Another highlight was seeing the pukekos. Yes, pukekos are found all over the world (so are sparrows. Hong Kong had a skinny, sweeter singing, territorial sparrow.) The pukekos here are much smaller, about the size of a bantam hen. They aren't of course called pukekos here. Wikipedia lists the names of this bird as: Purple Swamphen, Porphyrio porphyrio, African Purple Swamphen, Purple Moorhen, Purple Gallinule. My favourite is "Sultana Bird" - from the French - talève sultane. Porphyrio porphyrio here have more dark grey and less blue plumage, but they are unmistakably pukekos. They strut and flick their white arse like ours do.

Less similar to the antipodean version are the magpies. Here they are graceful, like large cuckoos, with a long tail. Namvula greets a magpie if it is solitary: ‘good morning magpie, how are your wife and kids?’. Not to do so brings on calamity.
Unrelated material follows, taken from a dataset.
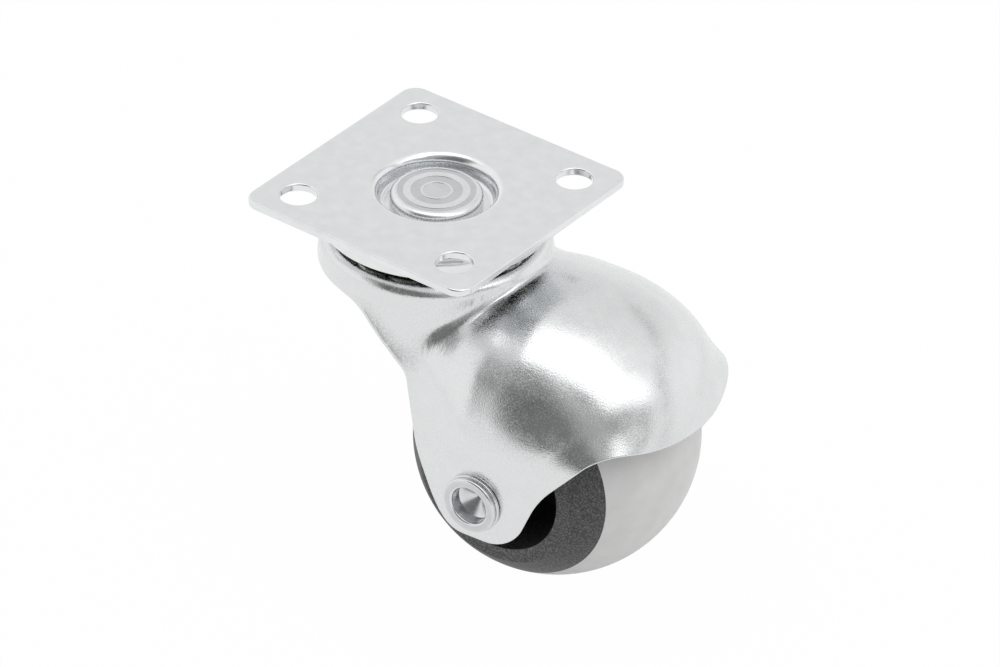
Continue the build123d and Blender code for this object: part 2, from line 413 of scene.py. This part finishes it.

The crows are a bit of a favourite. Totally black, it’s as if you are always seeing them in silhouette.

Like most cities, there is not one, but thousands of Londons. Geographically, mine has centered around Ladbroke Grove where I am staying with my cousin Namvula. It is a suburb both refined and quirky. Trees, mainly plane trees, line almost every street (streets with names like Oxford Gardens) My first evening here I saw children practicing cartwheels on the pavement and a man biking with seven dogs on seven leads. Like the rest of London, he had no cycle helmet – hurrah! It makes cyclists seem much more human, much less freakish. I see posters advertising the health benefits of cycling on bus shelters. Good.

My London also has had an African side to it. Namvula’s mother is Zambian and many of her friends I have heritage in that continent. Ore, a Nigerian boy I met liked my beatboxing and we performed together at a talent quest in a South London school. I've heard a South African soul singer, Morrocan gnawa-jazz fusion, and 'Mama Africa' Miriam Makeba. This is a city of many possibilities, a city where it seems no-one is a true foreigner.